Car parking was also a big deal in the 1950s

It’s an anachronistic quirk to collectors today, but at the time of its production it was a valuable tool: the Memovox Parking. In fact, this watch was considered important enough to be part of Jaeger-LeCoultre’s jubilee collection, launched in 1958 to celebrate its 125th anniversary.

Also featuring the Memovox International, a world-time version, and the anti-magnetic Geophysic, the collection spoke of a watch brand equipping its customers for a modern, rapidly changing world of scientific advancement and jet-set travel. But the relatively mundane activity of running up parking charges was significant enough to feature in the same set.

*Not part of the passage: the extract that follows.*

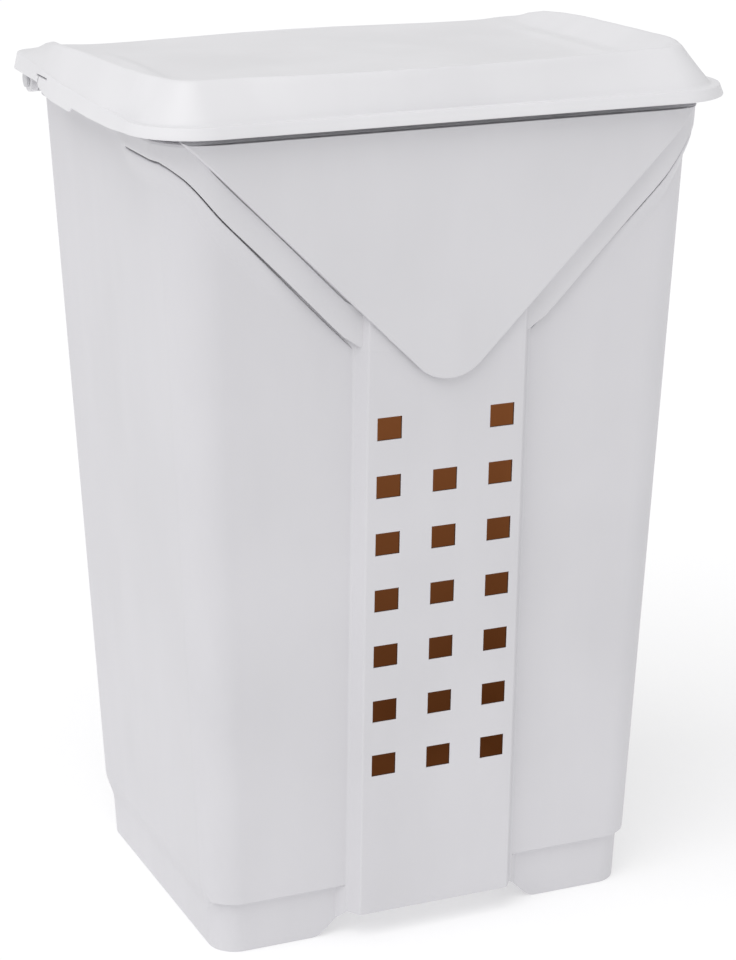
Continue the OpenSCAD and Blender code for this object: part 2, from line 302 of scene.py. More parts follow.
def band_edge(x, y):
    """Height of the band's lower edge at a place on the outline."""
    slope = BAND_V + np.abs(x) + CORNER_LIFT * smooth((np.abs(x) - 0.152) / 0.024)
    slope = slope + 0.3 * smooth((y + 0.122) / 0.03)
    rise = smooth((y - BAND_STEP_Y[0]) / (BAND_STEP_Y[1] - BAND_STEP_Y[0]))
    return soft_min(slope, BAND_SIDE_Z + (BAND_REAR_Z - BAND_SIDE_Z) * rise, 0.003)


def flare_share(x, y):
    """How far the tub swells below the band: fully at the front corners, not near the strip or behind."""
    near = smooth((np.abs(x) - 0.100) / 0.050)
    return near * (1 - smooth((y + 0.075) / 0.05))


# ---------- the tub ----------

def arch_edge():
    """Height of the tub's lower edge in each column: an arch with 45 degree ends, front and rear."""
    x = half_outline(0, 0)[:, 0]
    edge = soft_min(soft_max(ARCH_W / 2 - x, 0 * x, ARCH_ROUND), ARCH_H + 0 * x, 0.001)
    ends = IS_STRIP | (KIND == "wall") | (KIND == "rear")
    return np.where(ends, edge, 0)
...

Adjustable for times of 30 minutes, one hour, 90 minutes and two hours, the design and the technical solution (a modification to the Memovox’s central rotating disc, which showed the alarm function) were patented in 1957.

05.

Down the years, Jaeger-LeCoultre has had some of the best watch names

One aspect of its history that the brand regularly returns to in the book is the origin of its model names. Latin derivations are particularly common, as in the case of the Reverso and Memovox, and when the 1960s brought demand for burlier dive watches and chronographs, the marketing turned to more macho associations: the Master Mariner, the Barracuda and the Shark all make an appearance.

The one that really stood out to us – mostly because by the brand’s own admission; no one really knows where the idea came from – is the Memovox Snowdrop. A lug-less design with a single-piece case and smooth like a river-washed pebble, the Snowdrop was part of the last generation of the Memovox, introduced in 1970 and only produced for two years.

In the book’s words, “There are no documents in the archives to explain this choice of name for Reference E 877. It is however conceivable that ‘Snowdrop’ was chosen because it refers to a flower found in the Vallee de Joux, where the Manufacture is located, and that announces spring, the awakening of nature, and sunny days.”